It’s a very well-told story, helped immeasurably by Hannah having wisely sought out several former Vietnam War nurses—including Diane Carlson Evans, Winnie Smith, and Dr. Beth Parks—to get the details right. And 99 percent of them are. In showing the public reaction to returning veterans, though, Hannah has hippies spitting on Frankie more than once. That simply didn’t happen. But having Frankie put up with it does make the metaphorical point that for too many Vietnam War veterans their war-time trauma did not end when they came home. And that it was particularly difficult for The Women.

 

In the Shadows of Vietnam 
by Julien Ayotte and Paul Caranci

In the Shadows of Vietnam: The Gallant Life of Fr. Philip Salois (208 pp., $20, paper) is a short biography, about a third of which is comprised of a twelve-part appendix. The book chronicles the life of Father Philip Salois who, as a 21-year-old Army infantryman in the Vietnam War, performed an act of heroism in combat for which he received a Silver Star. During that battle, he vowed to God that if he survived, he would do anything God wanted. However, unlike many who have made similar vows, Father Phil fulfilled his.

He became a priest and has spent his life ministering to the spiritual needs of veterans, particularly those who have PTSD like he does. In focusing on what he calls “post-traumatic spiritual disorder,” Father Phil became involved with the National Conference of Viet Nam Veteran Ministers, the International Conference of War Veteran Ministers, and the World Veterans Federation.

As most VVA members know, he has been the organization’s longtime National Chaplain. Father Phil’s main vocation is as Chief of Chaplains at the Greater Boston VA.

His Silver Star, CIB, and his own PTSD gave Father Phil instant credibility in ministering to veterans with war-related emotional problems. Julien Ayotte and Paul F. Caranci, the book’s co-authors, are seemingly in awe of their subject. Father Phil’s beginnings until his heroic moment in the field are unpromising at best. He dropped out of community college after a year due to poor grades and flunked his PT test after Basic Training and was recycled.

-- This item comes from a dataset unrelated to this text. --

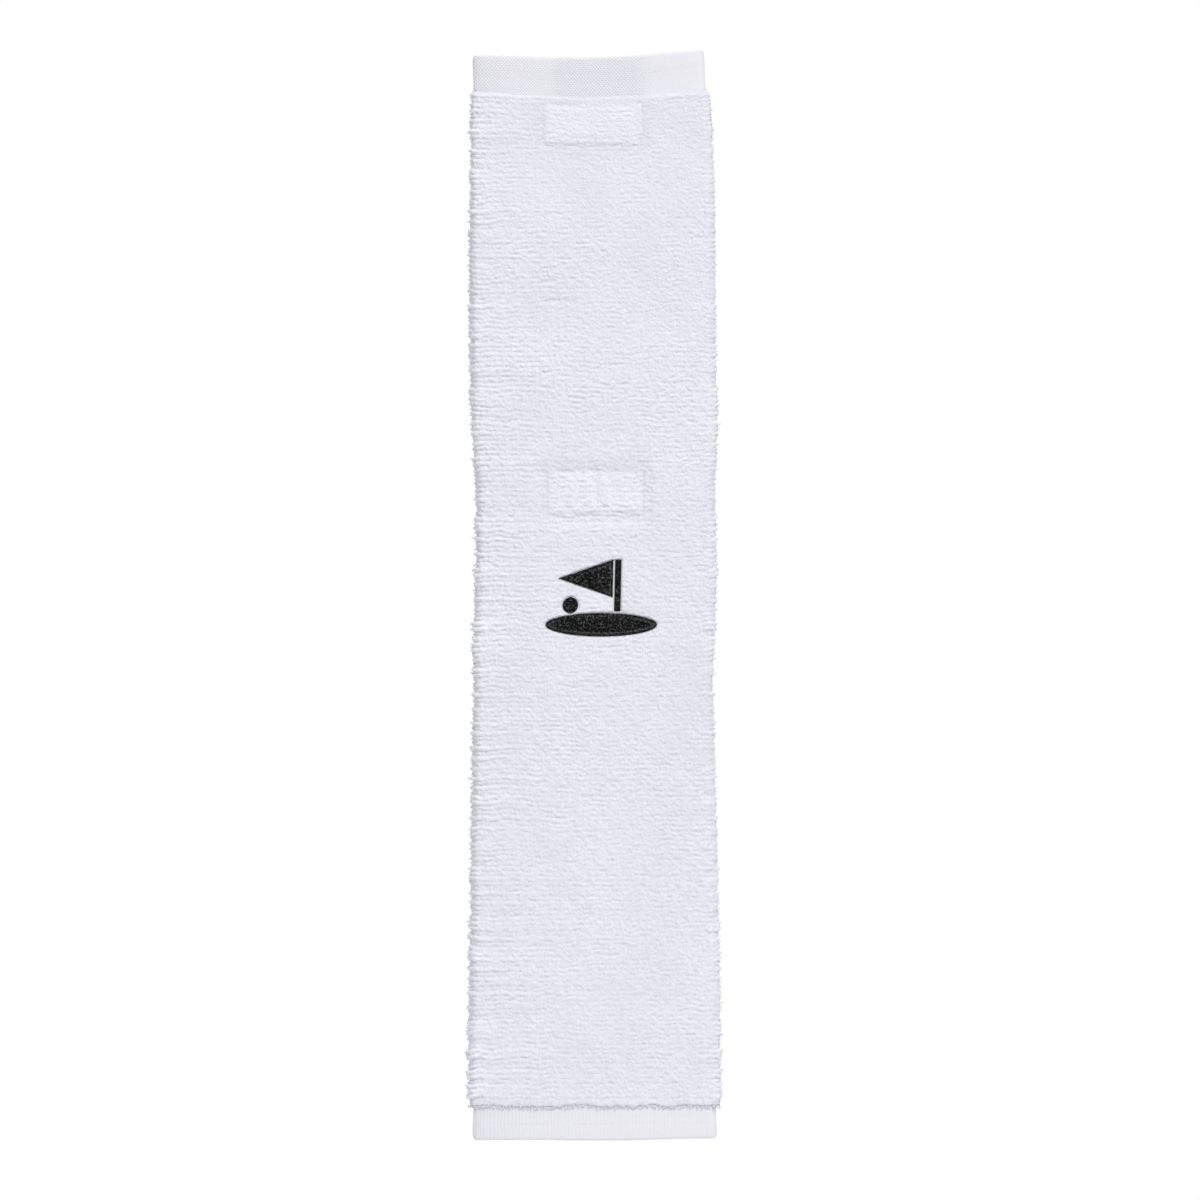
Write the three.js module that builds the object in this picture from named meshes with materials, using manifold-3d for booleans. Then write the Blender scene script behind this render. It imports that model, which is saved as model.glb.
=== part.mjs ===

Yet, he was raised as a devout Catholic and his life-changing event in the boonies during his 1969-70 tour of duty in Xuan Loc with the 199th Light Infantry Brigade led to a life of meritorious service, worthy of more than just another Bronze Star. He clearly had the right stuff.

There is a wonderful piece of writing in one of the appendices. An Army nurse describes “the limitless hazard of the life of a Grunt who struggles daily just to survive the Vietnam War” in such realistic terms that it betrays her comment that she could “never truly appreciate it.” Nor would a grunt appreciate the “limitless hazard” of a combat nurse.

That essay is one of the 25 short ones in the appendix written by individuals who were influenced by Father Phil. One should never skip the appendix of a book, lest some treasures are missed.

What did the young Phil Salois, VVA’s National Chaplain, do that resulted in receiving a Silver Star? I assume he would be somewhat reluctant to tell you, so you’ll have to read this book.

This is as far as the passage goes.